__Exercise__.
Your answer should consist only of the lines below from the one with "shown = obj.evaluated_get(depsgraph)" through the one with "cad_low, cad_high = [list(corner)", copied exactly.

::::::

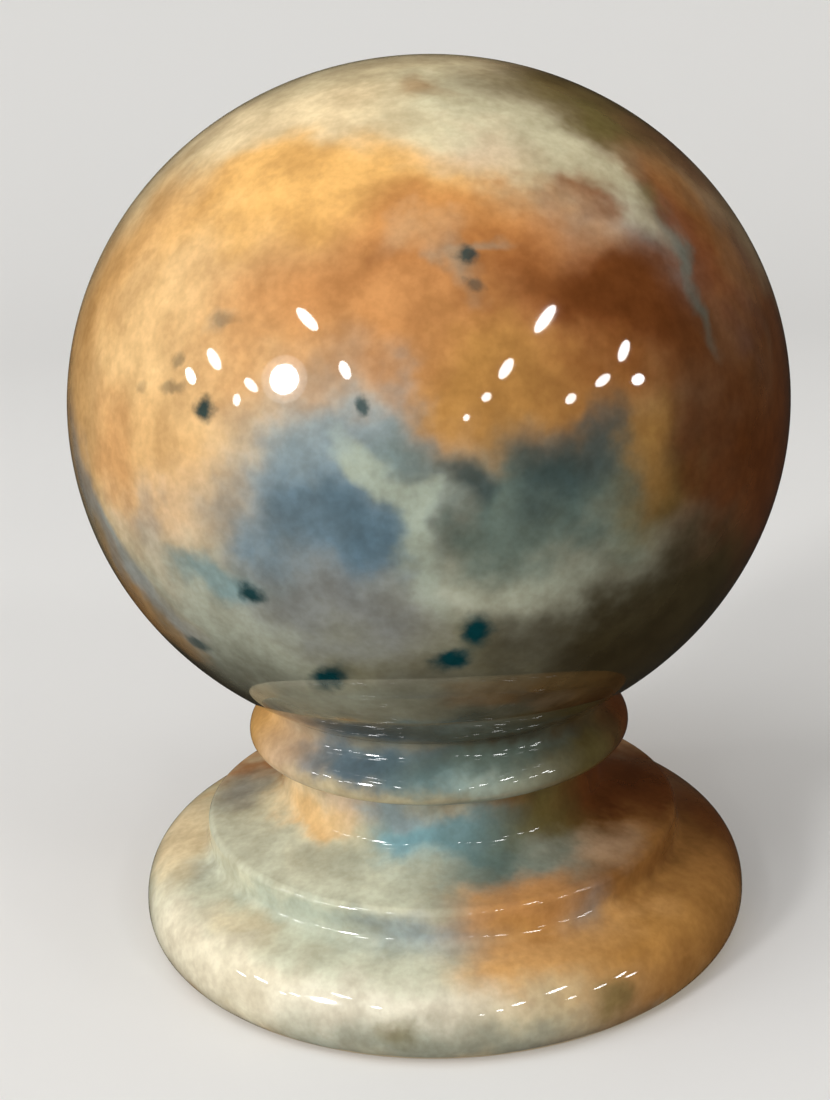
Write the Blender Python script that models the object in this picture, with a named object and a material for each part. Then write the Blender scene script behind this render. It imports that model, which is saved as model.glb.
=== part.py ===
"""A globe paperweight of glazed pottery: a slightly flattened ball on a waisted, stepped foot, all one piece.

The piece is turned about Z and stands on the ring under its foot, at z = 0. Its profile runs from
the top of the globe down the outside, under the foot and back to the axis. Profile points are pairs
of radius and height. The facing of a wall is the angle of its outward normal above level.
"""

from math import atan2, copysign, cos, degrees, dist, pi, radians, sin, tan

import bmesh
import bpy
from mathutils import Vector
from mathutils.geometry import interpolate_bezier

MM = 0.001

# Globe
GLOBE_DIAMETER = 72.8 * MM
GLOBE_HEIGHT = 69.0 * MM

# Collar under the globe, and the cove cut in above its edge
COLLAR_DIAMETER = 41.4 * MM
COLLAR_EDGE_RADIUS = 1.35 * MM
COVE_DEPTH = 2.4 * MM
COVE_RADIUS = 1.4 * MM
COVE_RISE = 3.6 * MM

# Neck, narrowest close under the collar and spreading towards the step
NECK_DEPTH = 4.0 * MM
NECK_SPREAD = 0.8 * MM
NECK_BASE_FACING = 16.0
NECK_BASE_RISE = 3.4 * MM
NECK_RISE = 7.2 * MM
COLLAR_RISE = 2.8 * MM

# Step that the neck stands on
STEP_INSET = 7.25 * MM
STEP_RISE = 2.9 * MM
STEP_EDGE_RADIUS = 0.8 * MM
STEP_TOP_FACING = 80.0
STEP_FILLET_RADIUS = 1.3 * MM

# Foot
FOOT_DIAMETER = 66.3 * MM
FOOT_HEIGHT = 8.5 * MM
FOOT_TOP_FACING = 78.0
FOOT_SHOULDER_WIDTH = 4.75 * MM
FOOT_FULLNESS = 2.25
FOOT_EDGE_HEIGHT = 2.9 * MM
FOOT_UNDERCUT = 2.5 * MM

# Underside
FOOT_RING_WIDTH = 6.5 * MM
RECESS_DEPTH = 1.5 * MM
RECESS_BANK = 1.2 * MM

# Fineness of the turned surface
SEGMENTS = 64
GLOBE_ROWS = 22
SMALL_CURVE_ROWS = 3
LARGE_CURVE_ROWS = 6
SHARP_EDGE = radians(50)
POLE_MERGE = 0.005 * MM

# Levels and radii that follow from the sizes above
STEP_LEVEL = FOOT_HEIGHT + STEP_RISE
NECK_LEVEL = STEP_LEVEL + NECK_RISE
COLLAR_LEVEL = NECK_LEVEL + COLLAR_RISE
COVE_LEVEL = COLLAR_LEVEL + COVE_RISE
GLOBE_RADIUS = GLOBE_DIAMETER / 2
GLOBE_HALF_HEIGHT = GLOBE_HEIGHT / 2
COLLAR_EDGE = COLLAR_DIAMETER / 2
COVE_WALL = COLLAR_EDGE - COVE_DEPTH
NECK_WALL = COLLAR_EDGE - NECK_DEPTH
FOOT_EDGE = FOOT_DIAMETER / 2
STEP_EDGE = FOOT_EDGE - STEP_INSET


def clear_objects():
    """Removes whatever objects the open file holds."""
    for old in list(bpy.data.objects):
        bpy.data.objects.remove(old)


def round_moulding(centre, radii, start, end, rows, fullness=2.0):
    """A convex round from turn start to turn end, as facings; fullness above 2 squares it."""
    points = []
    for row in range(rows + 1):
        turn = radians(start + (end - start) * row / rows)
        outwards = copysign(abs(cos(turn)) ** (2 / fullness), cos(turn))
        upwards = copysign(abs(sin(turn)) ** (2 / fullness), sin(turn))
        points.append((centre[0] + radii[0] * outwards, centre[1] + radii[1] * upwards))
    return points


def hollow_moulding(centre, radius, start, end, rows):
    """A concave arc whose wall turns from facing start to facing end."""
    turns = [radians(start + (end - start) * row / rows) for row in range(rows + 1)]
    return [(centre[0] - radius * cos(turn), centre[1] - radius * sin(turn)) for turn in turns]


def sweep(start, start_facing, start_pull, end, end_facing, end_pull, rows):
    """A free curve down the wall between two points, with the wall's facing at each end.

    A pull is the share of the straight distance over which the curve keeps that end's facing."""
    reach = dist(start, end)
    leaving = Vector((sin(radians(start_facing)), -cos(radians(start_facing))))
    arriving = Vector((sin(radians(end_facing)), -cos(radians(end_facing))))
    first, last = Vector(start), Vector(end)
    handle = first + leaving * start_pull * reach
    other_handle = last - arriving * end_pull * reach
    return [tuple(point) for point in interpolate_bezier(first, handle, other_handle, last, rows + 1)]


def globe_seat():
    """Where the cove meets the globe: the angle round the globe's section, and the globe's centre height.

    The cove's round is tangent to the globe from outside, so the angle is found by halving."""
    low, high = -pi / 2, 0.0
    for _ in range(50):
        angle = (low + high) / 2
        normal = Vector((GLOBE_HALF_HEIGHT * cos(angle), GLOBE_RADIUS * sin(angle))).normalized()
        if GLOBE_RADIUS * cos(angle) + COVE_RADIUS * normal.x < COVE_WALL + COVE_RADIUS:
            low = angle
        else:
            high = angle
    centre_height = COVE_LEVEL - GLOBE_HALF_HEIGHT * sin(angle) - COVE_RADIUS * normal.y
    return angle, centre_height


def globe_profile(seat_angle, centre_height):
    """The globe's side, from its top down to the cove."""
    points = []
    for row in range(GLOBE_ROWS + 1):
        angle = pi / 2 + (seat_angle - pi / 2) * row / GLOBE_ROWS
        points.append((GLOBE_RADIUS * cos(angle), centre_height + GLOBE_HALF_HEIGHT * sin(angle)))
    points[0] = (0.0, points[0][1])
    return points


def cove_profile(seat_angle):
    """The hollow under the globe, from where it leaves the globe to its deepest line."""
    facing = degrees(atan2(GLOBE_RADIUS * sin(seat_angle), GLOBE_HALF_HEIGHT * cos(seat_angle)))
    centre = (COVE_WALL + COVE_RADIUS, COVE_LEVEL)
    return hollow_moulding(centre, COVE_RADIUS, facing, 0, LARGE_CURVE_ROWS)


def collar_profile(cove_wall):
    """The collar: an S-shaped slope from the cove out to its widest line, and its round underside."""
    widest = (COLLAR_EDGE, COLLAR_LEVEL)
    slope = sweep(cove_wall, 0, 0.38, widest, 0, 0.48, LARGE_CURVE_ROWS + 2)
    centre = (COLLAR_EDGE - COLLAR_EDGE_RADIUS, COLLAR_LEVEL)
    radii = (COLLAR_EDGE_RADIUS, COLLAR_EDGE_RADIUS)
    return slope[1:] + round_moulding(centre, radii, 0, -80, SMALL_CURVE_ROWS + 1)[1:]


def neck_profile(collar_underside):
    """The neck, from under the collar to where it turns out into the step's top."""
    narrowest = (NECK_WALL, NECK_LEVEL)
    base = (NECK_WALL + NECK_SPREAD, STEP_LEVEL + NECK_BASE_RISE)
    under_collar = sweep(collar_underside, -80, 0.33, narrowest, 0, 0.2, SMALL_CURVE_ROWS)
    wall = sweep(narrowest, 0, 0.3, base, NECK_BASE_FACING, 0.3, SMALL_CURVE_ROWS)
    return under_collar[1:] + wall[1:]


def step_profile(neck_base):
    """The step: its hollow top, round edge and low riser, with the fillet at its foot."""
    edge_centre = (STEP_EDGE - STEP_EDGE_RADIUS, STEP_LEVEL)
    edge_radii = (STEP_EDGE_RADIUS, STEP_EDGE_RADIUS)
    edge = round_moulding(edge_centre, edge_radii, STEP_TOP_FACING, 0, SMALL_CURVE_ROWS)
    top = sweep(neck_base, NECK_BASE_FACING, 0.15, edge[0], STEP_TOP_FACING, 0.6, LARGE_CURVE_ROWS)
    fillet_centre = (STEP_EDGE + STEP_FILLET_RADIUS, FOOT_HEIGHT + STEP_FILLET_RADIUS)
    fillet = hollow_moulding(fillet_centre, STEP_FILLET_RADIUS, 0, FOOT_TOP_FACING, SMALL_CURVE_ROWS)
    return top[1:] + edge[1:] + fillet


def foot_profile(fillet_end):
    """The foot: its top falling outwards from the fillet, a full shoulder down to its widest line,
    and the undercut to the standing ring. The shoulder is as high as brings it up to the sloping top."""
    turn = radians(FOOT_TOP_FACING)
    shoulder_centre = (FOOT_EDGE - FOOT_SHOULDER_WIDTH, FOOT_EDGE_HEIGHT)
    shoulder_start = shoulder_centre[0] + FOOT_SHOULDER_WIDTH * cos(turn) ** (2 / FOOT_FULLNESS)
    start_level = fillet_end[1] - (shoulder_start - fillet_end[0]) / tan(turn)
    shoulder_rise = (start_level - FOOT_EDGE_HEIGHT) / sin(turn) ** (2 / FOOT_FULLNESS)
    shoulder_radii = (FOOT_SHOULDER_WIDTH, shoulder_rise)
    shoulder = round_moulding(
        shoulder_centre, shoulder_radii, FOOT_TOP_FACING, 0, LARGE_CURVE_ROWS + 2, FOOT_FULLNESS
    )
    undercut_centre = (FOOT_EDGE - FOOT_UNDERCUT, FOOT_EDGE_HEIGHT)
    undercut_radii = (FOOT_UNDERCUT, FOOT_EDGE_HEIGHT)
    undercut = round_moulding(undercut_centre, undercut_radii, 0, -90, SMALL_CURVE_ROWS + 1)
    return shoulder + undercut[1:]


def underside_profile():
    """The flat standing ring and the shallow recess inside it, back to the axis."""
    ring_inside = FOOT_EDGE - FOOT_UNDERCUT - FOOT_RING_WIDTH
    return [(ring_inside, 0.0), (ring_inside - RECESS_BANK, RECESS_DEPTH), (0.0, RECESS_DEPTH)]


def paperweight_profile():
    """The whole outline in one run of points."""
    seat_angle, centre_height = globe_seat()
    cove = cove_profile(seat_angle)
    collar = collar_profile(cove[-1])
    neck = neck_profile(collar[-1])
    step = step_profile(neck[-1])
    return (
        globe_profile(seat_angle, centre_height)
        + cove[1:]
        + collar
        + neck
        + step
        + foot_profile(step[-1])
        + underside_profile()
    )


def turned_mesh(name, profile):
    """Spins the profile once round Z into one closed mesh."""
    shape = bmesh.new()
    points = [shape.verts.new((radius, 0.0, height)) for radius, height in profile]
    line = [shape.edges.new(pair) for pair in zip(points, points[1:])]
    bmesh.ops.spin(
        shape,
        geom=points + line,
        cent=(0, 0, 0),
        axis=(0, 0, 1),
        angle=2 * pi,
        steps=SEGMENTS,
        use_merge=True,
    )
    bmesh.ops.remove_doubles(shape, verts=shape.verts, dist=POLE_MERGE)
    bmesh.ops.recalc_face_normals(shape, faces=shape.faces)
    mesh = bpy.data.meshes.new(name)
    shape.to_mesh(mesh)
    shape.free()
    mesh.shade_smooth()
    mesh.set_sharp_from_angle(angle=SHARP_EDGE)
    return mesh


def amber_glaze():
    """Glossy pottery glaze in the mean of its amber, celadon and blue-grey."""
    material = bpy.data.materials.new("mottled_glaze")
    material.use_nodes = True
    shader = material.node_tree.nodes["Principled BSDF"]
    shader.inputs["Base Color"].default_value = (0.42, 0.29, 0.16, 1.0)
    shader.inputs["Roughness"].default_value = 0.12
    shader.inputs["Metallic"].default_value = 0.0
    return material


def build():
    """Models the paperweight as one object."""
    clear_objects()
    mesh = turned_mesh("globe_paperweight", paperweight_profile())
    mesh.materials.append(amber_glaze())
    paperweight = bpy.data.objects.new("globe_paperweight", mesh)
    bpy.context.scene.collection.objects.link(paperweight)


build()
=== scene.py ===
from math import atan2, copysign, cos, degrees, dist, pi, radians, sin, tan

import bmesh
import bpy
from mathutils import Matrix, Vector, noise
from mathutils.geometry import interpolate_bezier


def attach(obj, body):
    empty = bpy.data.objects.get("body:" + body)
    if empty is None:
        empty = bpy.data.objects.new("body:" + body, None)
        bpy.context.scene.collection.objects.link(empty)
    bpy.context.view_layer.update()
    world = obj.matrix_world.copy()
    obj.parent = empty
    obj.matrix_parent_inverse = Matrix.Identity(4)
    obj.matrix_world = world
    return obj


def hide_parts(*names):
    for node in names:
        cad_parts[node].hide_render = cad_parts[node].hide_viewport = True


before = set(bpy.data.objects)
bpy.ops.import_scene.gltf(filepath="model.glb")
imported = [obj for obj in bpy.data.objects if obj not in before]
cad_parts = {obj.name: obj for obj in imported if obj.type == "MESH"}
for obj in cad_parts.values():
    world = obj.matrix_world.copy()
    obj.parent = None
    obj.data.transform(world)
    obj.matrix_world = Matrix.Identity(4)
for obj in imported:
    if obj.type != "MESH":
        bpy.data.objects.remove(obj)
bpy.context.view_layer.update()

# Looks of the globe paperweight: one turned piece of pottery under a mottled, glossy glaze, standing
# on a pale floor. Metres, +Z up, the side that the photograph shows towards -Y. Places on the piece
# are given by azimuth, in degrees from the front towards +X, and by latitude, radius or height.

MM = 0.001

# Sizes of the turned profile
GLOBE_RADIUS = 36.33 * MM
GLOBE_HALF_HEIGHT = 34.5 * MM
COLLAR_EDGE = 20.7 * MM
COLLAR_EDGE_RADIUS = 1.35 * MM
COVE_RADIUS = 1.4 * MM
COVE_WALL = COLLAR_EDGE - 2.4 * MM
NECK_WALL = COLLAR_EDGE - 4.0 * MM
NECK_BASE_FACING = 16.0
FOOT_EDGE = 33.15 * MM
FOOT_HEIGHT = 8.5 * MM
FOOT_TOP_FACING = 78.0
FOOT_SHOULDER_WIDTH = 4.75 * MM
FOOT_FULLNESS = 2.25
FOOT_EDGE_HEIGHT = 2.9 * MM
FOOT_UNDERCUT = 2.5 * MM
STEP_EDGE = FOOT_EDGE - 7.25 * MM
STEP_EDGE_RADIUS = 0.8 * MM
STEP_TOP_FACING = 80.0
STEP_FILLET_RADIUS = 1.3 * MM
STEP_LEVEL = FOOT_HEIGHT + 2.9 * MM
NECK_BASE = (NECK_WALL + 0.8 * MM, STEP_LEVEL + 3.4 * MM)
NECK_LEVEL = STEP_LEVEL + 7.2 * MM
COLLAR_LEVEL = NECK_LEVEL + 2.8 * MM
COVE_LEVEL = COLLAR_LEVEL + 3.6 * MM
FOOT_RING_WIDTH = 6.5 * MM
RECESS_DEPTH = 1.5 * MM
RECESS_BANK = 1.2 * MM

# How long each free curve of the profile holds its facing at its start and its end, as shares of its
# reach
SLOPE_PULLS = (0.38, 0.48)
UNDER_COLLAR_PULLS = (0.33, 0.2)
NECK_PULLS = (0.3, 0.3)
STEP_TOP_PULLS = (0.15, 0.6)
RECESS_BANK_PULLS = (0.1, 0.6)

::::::

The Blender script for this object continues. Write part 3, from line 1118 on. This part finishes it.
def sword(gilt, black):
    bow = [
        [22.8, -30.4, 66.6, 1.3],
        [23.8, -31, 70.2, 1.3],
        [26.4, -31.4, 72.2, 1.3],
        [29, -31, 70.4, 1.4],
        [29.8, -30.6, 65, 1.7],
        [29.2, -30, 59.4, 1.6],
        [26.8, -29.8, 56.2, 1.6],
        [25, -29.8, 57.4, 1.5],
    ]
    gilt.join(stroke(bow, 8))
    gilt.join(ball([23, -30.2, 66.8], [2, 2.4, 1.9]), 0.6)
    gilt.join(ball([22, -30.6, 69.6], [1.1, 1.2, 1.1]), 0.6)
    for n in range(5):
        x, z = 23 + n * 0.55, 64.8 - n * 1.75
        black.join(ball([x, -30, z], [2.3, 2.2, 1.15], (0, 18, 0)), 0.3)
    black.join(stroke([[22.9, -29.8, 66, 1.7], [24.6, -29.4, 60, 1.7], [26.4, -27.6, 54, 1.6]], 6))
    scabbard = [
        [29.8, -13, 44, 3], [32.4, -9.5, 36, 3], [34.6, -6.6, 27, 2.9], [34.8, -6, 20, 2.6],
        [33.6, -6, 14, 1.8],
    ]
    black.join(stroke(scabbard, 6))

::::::

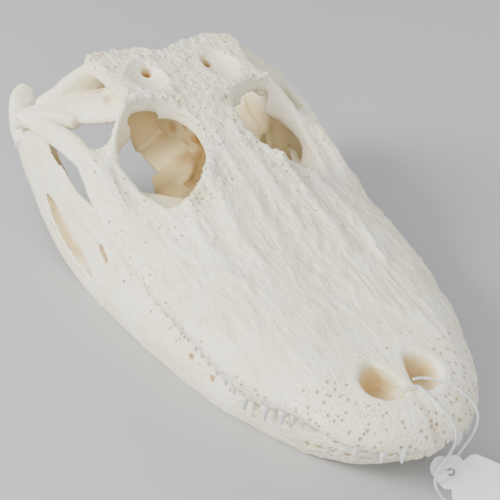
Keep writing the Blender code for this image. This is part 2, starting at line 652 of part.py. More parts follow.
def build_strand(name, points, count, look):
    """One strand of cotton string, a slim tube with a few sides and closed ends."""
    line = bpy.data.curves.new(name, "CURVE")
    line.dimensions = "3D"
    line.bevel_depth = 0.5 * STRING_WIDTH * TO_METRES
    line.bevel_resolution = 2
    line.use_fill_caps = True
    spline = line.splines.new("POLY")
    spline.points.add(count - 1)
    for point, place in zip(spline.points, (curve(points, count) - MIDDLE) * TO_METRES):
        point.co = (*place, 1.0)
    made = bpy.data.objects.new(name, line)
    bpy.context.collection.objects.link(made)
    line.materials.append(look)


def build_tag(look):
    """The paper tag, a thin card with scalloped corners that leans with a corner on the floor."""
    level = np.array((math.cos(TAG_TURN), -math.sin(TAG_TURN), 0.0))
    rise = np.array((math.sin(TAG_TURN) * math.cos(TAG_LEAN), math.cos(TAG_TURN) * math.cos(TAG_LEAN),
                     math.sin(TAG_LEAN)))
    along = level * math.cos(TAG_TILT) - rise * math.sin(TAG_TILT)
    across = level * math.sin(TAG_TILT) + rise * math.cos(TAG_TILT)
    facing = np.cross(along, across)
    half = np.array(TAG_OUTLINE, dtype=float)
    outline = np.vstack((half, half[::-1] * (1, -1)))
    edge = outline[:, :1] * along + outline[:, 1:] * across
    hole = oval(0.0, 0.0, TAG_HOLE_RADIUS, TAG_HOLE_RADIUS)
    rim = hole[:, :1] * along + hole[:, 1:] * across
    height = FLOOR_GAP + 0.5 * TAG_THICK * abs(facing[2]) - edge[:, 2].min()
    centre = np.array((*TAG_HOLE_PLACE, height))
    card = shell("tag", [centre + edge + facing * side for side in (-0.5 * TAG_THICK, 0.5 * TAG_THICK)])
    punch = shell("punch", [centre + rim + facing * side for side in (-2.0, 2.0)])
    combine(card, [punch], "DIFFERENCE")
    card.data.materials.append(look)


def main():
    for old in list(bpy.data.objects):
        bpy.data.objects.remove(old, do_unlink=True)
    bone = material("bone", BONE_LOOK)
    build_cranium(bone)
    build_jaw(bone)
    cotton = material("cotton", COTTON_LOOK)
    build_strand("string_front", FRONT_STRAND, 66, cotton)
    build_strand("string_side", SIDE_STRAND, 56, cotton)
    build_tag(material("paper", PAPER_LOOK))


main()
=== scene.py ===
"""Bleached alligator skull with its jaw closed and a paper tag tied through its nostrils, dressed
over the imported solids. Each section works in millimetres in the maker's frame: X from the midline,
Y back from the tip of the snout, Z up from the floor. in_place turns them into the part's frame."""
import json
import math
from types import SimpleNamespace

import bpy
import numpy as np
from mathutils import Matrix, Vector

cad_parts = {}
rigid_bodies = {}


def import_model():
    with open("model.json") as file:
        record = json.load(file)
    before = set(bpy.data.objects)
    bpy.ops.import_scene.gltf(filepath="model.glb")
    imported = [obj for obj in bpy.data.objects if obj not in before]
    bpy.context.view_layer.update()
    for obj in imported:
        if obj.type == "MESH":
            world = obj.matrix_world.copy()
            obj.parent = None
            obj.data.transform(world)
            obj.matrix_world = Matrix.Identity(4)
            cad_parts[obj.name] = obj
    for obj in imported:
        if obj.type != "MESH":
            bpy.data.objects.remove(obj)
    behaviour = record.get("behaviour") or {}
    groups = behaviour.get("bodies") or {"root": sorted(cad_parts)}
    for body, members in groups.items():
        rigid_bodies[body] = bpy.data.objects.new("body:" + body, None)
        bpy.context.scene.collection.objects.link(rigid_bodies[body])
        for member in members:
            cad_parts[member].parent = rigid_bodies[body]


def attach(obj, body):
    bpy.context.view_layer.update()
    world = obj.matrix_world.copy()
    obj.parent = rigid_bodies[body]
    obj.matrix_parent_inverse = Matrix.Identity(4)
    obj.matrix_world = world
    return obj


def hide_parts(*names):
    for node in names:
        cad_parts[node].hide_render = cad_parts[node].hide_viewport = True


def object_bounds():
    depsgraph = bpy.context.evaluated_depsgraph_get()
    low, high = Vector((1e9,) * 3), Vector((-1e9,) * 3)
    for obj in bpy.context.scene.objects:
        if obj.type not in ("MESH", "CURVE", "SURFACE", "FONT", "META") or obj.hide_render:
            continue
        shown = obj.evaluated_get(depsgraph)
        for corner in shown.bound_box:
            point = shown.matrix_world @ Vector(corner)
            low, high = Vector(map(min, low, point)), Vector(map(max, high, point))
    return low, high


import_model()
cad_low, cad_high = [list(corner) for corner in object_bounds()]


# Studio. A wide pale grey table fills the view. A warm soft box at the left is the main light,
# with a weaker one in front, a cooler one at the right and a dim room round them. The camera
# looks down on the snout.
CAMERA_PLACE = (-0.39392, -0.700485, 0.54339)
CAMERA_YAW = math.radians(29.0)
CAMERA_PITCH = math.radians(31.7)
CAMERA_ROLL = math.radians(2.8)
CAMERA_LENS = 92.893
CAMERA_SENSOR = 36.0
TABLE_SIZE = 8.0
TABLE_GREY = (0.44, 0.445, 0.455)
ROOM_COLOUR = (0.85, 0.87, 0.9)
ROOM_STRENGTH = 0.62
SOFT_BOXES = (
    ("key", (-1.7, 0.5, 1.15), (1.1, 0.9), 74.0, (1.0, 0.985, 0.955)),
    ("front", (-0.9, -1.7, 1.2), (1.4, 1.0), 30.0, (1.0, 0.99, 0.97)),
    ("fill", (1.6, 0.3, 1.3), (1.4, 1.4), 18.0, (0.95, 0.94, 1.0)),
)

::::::

__Final answer__.
        shown = obj.evaluated_get(depsgraph)
        for corner in shown.bound_box:
            point = shown.matrix_world @ Vector(corner)
            low, high = Vector(map(min, low, point)), Vector(map(max, high, point))
    return low, high


import_model()
cad_low, cad_high = [list(corner) for corner in object_bounds()]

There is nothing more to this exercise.